Relaciona no artigo cinco tipos de erros, baseados evidentemente em suas observações e andanças. No exemplo a seguir, com o subtítulo “Onde comprar aves para iniciar criação?”, fica patente o uso da linguagem coloquial, longe do ranço considerado “resumo de tese de mestrado ou doutorado”. Estabelece empatia com o seu público leitor: “O Jeca vai ao mercado e arremata verdadeiras pechinchas, pois compra por dois mil réis uma galinha com dezenas de vermes, centenas de micróbios patogênicos e milhares de piolhos. Os mercados públicos são especialistas na venda de aves portadoras de cólera: para eles convergem todos os resíduos das criações particulares. “Não solte em seus galinheiros aves adquiridas no mercado. Do contrário, chamá-lo-ão de Jeca, e com justiça...

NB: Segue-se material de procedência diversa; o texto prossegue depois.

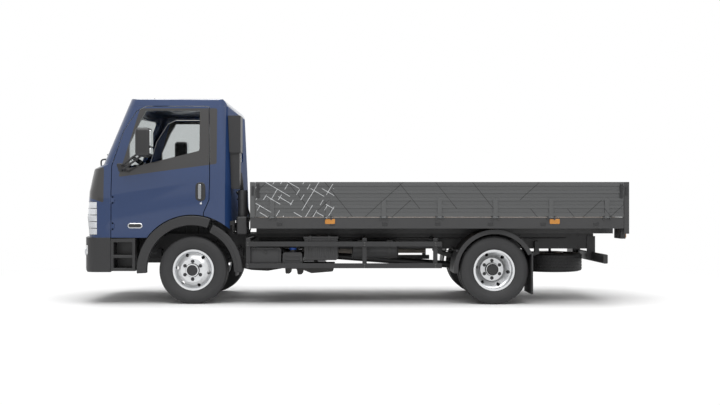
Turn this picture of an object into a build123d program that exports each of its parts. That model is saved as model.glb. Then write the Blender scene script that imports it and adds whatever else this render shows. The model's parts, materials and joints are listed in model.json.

“Não menos Jecas do que o legítimo caipira são certos doutores (que coisa engraçada os doutores!). As exposições costumam ser boas mostras de penas: diante de uma Plymouth Barrada em exposição é mais lógico dizer: “que belas penas!” do que: “ótima ave!”. Só Deus sabe o que vai pelas tripas do pobre animal (não se esqueçam os leitores de que há portadores de cólera e disseminadores de coccidiose que se vestem garbosamente com penas merecedoras de todos os primeiros prêmios). “Afinal de contas, quem monta granja é para auferir lucros e não para ter parque de belos exemplares... Conheci um pobre maníaco que de tal modo se entretinha em contar os bicos da crista de seus Leghorns que se esqueceu de vaciná-los contra a bouba... Como é de prever, com ou sem bicos padrões, as cristas se encheram de pipocas.

“Os que além de doutores são frandunos, estes têm sempre olhos compridos para a América e não concebem regular criação que não comece pelo empate de algumas dezenas de contos em aves de refinadíssimas linhagens. Importam galos condecorados e galinhas detentoras de recordes: depois...coçam a cabeça, porque os campeões negam fogo. Pretendem reclamar e bombardeiam o vendedor estrangeiro com granadas de retórica; nada, porém, conseguem porque, si exigiram mil garantias, desta, muito elementar, se esqueceram: um atestado de saúde.”

Eis aí parte do segundo texto de divulgação científica do Dr. José Reis, em 1932. Uma verdadeira aula, onde o jogo das palavras, com expressões certeiras, nos seduz de forma inusitada.



Referências bibliográficas
REIS, José. “No Início da Estação Avícola de 1932”, in Chácaras e Quintais, São Paulo, 15 de março de 1932, pp. 293/298.
REIS, José. “Alguns erros que os avicultores gostam de cometer”, in Chácaras e Quintais, São Paulo, 15 de maio de 1932, pp. 612/614.

REIS, José. “Professor José Reis: Um divulgador da Ciência” (Entrevista), in Ciência Hoje, Rio de Janeiro, nº1, Julho/Agosto de 1982, pp. 77/78.

REIS, José. “José Reis, em foco” (Entrevista), in O Biológico, São Paulo, jan./dez., pp. 53/61.

* Devido a atualidade do texto de José Reis, estamos publicando novamente parte do texto "Entre chácaras, DNA e quintais", que mostra a versatilidade do autor em tratar temas que ainda hoje são motivos de pesquisa, principalmente por causa das preocupações em torno do tema Gripe Aviária.